Since the boat was a gift, do I just need a signed paper from my brother stating that it was a gift, so I can sell it to someone else?
Then I could give the buyer a bill of sale.
Anyone willing to give me advice on how I can legally sell the boat?


----------



## Huge29 (Sep 17, 2007)

I think you will want a bill of sale to you and one from you to seller, but check with tax commission to ensure a smooth transaction.


----------



## LostLouisianian (Oct 11, 2010)

What kind of boat is it Ridge?


----------



## ridgetop (Sep 13, 2007)

It's an older but in good condition 20' ski/fishing boat w/ 200 HP inboard/outboard motor.


----------



## LostLouisianian (Oct 11, 2010)

ridgetop said:


> It's an older but in good condition 20' ski/fishing boat w/ 200 HP inboard/outboard motor.

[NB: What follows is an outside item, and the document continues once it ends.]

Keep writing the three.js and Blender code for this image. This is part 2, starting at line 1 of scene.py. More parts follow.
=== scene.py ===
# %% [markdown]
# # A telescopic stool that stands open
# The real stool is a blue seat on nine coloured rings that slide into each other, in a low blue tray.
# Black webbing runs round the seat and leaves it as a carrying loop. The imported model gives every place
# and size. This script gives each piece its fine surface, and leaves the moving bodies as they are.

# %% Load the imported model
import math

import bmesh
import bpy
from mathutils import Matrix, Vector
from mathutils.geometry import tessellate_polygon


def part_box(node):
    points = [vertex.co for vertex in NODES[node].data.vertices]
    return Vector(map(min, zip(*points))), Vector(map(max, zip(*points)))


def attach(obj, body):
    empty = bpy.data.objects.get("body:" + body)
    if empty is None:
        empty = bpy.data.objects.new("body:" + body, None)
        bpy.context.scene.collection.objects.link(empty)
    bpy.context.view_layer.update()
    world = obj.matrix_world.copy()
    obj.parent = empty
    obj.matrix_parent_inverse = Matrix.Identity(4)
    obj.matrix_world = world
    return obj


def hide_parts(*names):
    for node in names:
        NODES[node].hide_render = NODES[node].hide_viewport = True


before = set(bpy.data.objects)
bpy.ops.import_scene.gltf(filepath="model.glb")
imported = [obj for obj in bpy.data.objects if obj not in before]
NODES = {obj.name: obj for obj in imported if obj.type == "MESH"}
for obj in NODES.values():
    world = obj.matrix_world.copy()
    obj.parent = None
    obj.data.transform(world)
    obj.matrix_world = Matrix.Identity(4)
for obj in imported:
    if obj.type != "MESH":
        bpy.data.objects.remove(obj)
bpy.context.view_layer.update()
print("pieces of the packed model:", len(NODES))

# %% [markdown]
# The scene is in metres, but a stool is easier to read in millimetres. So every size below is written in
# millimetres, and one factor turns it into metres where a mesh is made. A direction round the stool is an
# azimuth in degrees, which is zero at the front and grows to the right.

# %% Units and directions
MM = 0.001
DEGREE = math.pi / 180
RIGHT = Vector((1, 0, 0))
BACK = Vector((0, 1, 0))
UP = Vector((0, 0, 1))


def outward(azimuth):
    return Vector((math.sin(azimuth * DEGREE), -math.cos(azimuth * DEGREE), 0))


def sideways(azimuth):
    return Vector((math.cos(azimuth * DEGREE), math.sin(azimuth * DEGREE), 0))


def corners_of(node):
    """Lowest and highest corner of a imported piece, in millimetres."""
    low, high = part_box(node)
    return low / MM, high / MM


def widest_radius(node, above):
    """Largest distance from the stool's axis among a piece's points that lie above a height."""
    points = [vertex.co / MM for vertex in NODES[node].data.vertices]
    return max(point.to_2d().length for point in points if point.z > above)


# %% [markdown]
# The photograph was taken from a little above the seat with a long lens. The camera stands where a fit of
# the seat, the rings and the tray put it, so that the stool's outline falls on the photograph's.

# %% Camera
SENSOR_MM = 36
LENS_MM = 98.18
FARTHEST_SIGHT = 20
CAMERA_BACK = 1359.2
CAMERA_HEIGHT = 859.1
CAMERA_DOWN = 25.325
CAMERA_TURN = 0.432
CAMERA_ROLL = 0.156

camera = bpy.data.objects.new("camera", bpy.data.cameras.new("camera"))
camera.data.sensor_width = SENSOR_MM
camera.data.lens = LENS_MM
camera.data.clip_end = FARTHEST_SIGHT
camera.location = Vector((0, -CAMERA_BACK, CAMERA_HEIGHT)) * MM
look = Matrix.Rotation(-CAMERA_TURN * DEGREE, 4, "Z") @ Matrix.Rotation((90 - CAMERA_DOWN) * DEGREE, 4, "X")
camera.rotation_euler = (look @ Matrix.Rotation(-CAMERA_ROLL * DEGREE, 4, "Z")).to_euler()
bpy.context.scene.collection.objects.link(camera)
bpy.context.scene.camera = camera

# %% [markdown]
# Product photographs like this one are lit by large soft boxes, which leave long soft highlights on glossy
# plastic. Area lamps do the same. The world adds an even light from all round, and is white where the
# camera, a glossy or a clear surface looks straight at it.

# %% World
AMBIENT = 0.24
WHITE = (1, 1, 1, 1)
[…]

That would make the perfect boat for beating out the crowd on opening morning of duck season. Probably does at least 45mph


----------



## RandomElk16 (Sep 17, 2013)

Pics or it didn't happen.

You can go to the DMV and fill out a request for title. http://dmv.utah.gov/faq/titles

I would say fill out the application for duplicate title, have your brother give you a bill of sale, and go to the DMV and see what they say. The boat needs to be registered to be used, and I assume you need a title for that, so the buyer probably wants that.. idk...

I know if it never was titled you can get one, but with most vehicles that requires an inspection usually done by highway patrol.

Edit: Just reread the registration says non-titled.. You could call them or have an app to get a title?


----------